The Bush administration’s tax policies are condemned. Two suggestions are made to help rebuild the union movement. Our AFL-CIO Now readers have lots to say.

Remember, if you have news or comments, send it to us at: blognews@aflcio.org.

Responding to our Labor’s Future posts, Daniel Florkowski is concerned about the future of the union movement. He believes that to build the movement, we need to educate and engage young people:

To keep the labor movement alive and to get it stronger, I believe the focus needs to be on the younger generation that take it all for granted. They need to be schooled in the history of what has been done, the blood that has been shed so they can enjoy the benefits that they have today and that big business enjoys. People need to know some of the good things that unions do in the local communities and around the country—that unions are not just involved in politics and getting raises. We are suffering, being choked to death slowly by big corporations that have nothing but the bottom line in mind.

Jack Burgess, an associate member of the United Steelworkers, says unions are not using mass media enough to spread our message:

I believe that whatever else we do—and there is much to do—we must affect the mass media. To do that, we must continue to build alternative programming, such as “Air America.” We must restore some kind of fairness doctrine, so that when someone like Rush Limbaugh is given an hour of air time, someone like John Sweeney or Ralph Nader must also be given a like amount of time.

Without these kinds of changes, we cannot compete for the hearts and minds of workers. I believe that if we could organize most of America’s workers, we could solve most of America’s economic problems. And if we could organize Mexico, we could solve our border problem.

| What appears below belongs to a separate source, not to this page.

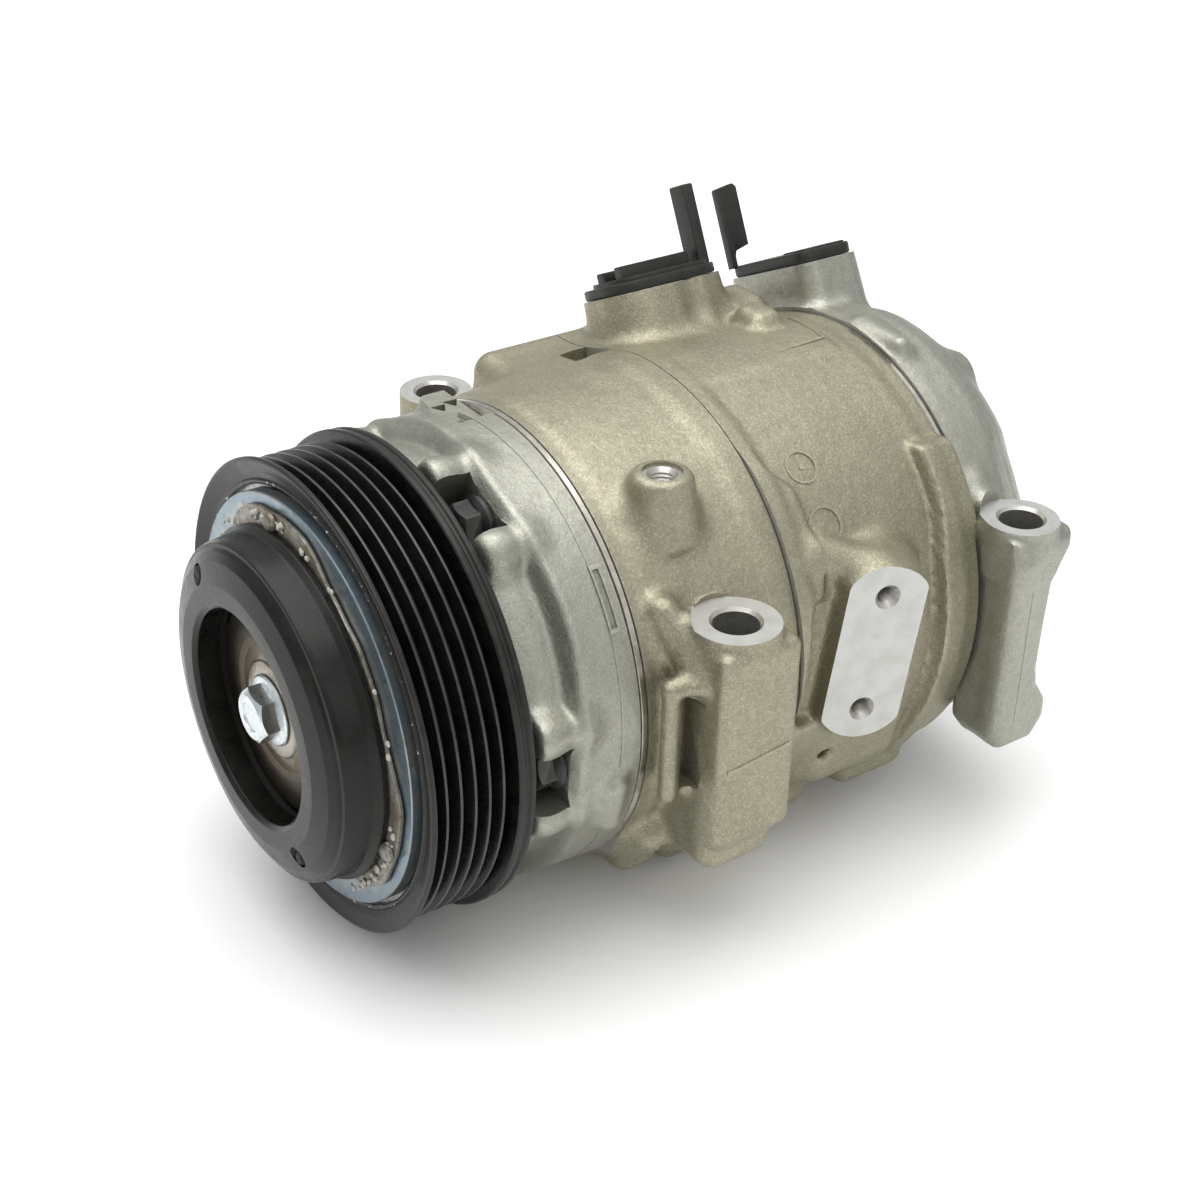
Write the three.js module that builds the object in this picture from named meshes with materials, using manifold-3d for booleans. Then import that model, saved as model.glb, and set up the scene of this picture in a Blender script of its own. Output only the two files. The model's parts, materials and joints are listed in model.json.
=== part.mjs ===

From Riverside, Calif., Shayne Munger says the Bush administration’s policy of tax cuts for the rich and budget cuts for the poor is strangling working people while causing the wealth gap to grow bigger:

How has Congress covered this largess to the wealthy and corporate America? They accomplished this by deliberately dismantling the Democratic social programs of the New Deal, the New Frontier and the Great Society over the last 40 years. Congress, in order to partially cover the huge tax cuts that they have given to the wealthy, passed a budget resolution last year that cut $10 billion in Medicaid programs, $3 billion from food stamps and $7 billion from student loan programs. The House has passed new resolutions this year calling for even greater reductions in these programs.

This growing inequality between the very rich and the bottom half of American households affects every aspect of American life from health care, education, occupational opportunities, housing, energy, transportation, and retirement savings. Those in the bottom of this economic spiral (40 million living in poverty and 45 million without health care) find it harder and harder to move out of their sorry condition as those on the top fight to protect their position and have the assistance of the politicians who pass law after law favoring their interests.